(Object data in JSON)
-------
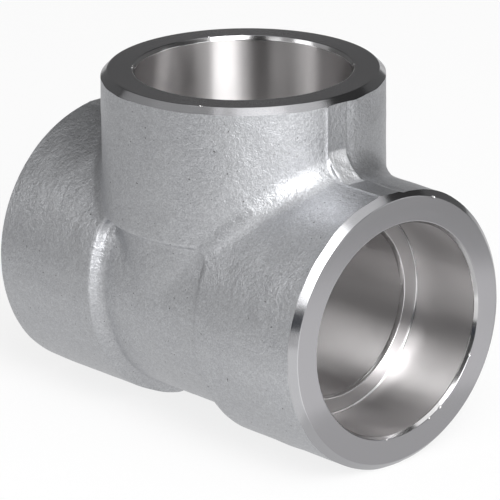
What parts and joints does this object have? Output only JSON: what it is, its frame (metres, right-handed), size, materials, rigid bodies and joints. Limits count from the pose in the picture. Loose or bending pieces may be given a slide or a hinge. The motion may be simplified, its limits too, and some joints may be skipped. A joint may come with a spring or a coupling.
{
  "type": "socket weld tee",
  "caption": "Forged steel pipe tee of equal size on run and branch, with a machined socket in each end for a pipe to be welded into.",
  "frame": {"origin": "where the centreline of the run crosses the centreline of the branch", "axes": "+X along the run, +Z along the branch out of its socket, +Y across the parting plane of the forging"},
  "size_m": [0.0878, 0.0564, 0.0719],
  "materials": {
    "steel": "shot-blasted forging with turned ends and bores"
  },
  "bodies": {
    "root": {"tee_body": "steel"}
  },
  "joints": []
}
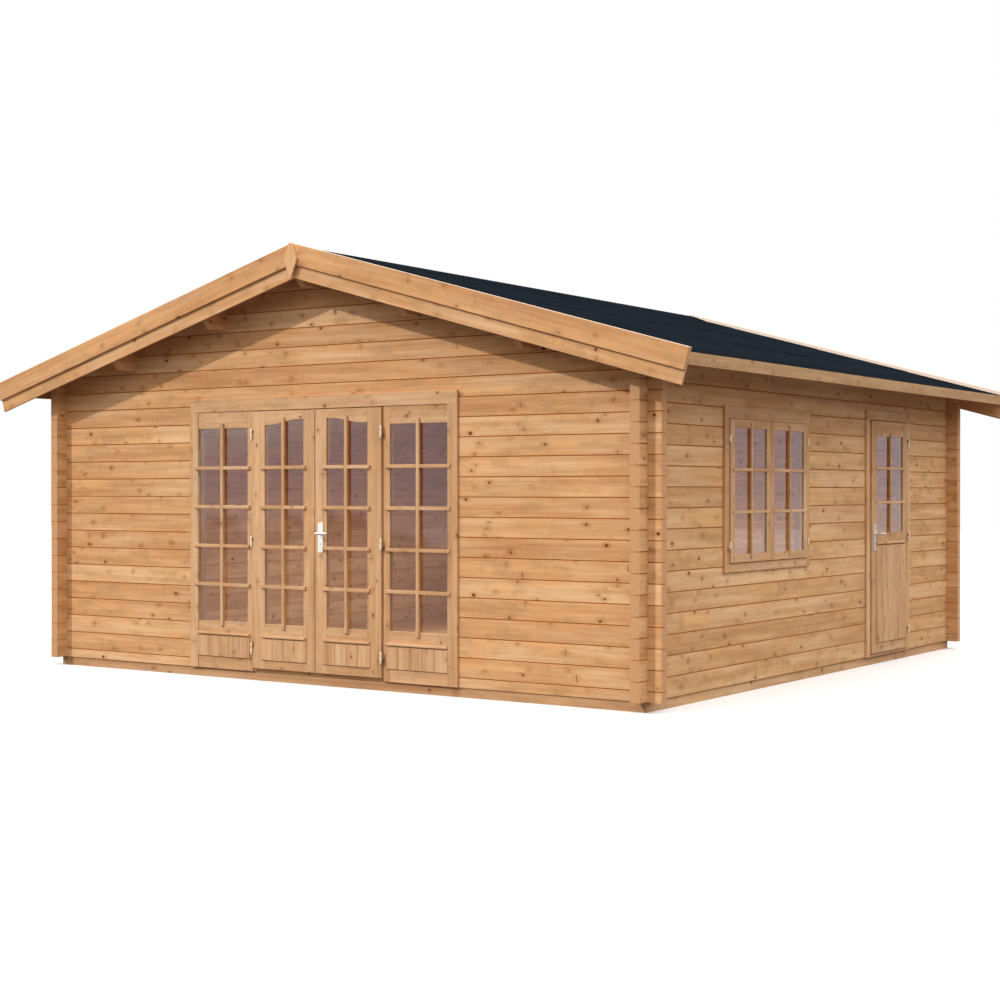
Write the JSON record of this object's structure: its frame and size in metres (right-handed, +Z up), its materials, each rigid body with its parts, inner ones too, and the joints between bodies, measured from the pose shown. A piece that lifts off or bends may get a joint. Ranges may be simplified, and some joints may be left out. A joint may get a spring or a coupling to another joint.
{
  "type": "log cabin",
  "caption": "Gabled timber log cabin with a glazed double front door between fixed side panels, a casement side window and a half-glazed side door.",
  "frame": {"origin": "on the ground under the middle of the cabin", "axes": "+X along the front to the right, +Y from the front to the back, +Z up"},
  "size_m": [6.28, 5.992, 3.1298],
  "materials": {
    "log_wood": "planed spruce logs, unfinished",
    "beam_wood": "planed softwood",
    "board_wood": "planed tongued boards",
    "trim_wood": "planed softwood boards",
    "joinery_wood": "sanded softwood",
    "roof_felt": "mineral roofing felt",
    "glass": "clear float glass",
    "metal": "satin silver"
  },
  "bodies": {
    "cabin": {"front_wall_left": "log_wood", "front_wall_right": "log_wood", "front_gable": "log_wood", "back_wall": "log_wood", "left_wall": "log_wood", "right_wall_front": "log_wood", "right_wall_under_window": "log_wood", "right_wall_middle": "log_wood", "right_wall_back": "log_wood", "right_wall_top": "log_wood", "base_beams_long": "beam_wood", "base_beams_side": "beam_wood", "floor_bearers": "beam_wood", "ridge_purlin": "beam_wood", "purlins_left": "beam_wood", "purlins_right": "beam_wood", "floor_boards": "board_wood", "roof_deck_left": "board_wood", "roof_deck_right": "board_wood", "barge_boards_left": "trim_wood", "barge_boards_right": "trim_wood", "barge_covers_left": "trim_wood", "barge_covers_right": "trim_wood", "apex_blocks": "trim_wood", "eave_fascia_left": "trim_wood", "eave_fascia_right": "trim_wood", "front_door_frame": "joinery_wood", "front_sill": "joinery_wood", "side_panel_left": "joinery_wood", "side_panel_right": "joinery_wood", "window_frame": "joinery_wood", "window_sashes": "joinery_wood", "side_door_frame": "joinery_wood", "roof_felt_left": "roof_felt", "roof_felt_right": "roof_felt", "side_panel_glass": "glass", "window_glass": "glass", "front_hinge_pins": "metal", "side_hinge_pins": "metal"},
    "front_door_left": {"front_door_left": "joinery_wood", "front_glass_left": "glass", "front_barrels_left": "metal"},
    "front_door_right": {"front_door_right": "joinery_wood", "front_glass_right": "glass", "front_barrels_right": "metal", "front_handle_plate": "metal"},
    "front_lever": {"front_lever": "metal"},
    "side_door": {"side_door": "joinery_wood", "side_door_glass": "glass", "side_barrels": "metal", "side_handle_plate": "metal"},
    "side_lever": {"side_lever": "metal"}
  },
  "joints": [
    {"name": "front_door_left_hinge", "type": "hinge", "parent": "cabin", "child": "front_door_left", "pos_m": [-0.604, -2.738, 1], "axis": [0, 0, -1], "range_deg": [0, 105]},
    {"name": "front_door_right_hinge", "type": "hinge", "parent": "cabin", "child": "front_door_right", "pos_m": [0.604, -2.738, 1], "axis": [0, 0, 1], "range_deg": [0, 105]},
    {"name": "front_lever_turn", "type": "hinge", "parent": "front_door_right", "child": "front_lever", "pos_m": [0.0555, -2.75, 1.089], "axis": [0, 1, 0], "range_deg": [0, 40], "stiffness_Nm_per_rad": 1, "springref_deg": -28.65},
    {"name": "side_door_hinge", "type": "hinge", "parent": "cabin", "child": "side_door", "pos_m": [2.738, 1.632, 1], "axis": [0, 0, 1], "range_deg": [0, 105]},
    {"name": "side_lever_turn", "type": "hinge", "parent": "side_door", "child": "side_lever", "pos_m": [2.75, 0.911, 1.048], "axis": [-1, 0, 0], "range_deg": [0, 40], "stiffness_Nm_per_rad": 1, "springref_deg": -28.65}
  ]
}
-------
PROMPT
Scan the lines for the string "rigid". Pick out every line that has it.

ANSWER FOR THE TASK
What parts and joints does this object have? Output only JSON: what it is, its frame (metres, right-handed), size, materials, rigid bodies and joints. Limits count from the pose in the picture. Loose or bending pieces may be given a slide or a hinge. The motion may be simplified, its limits too, and some joints may be skipped. A joint may come with a spring or a coupling.
Write the JSON record of this object's structure: its frame and size in metres (right-handed, +Z up), its materials, each rigid body with its parts, inner ones too, and the joints between bodies, measured from the pose shown. A piece that lifts off or bends may get a joint. Ranges may be simplified, and some joints may be left out. A joint may get a spring or a coupling to another joint.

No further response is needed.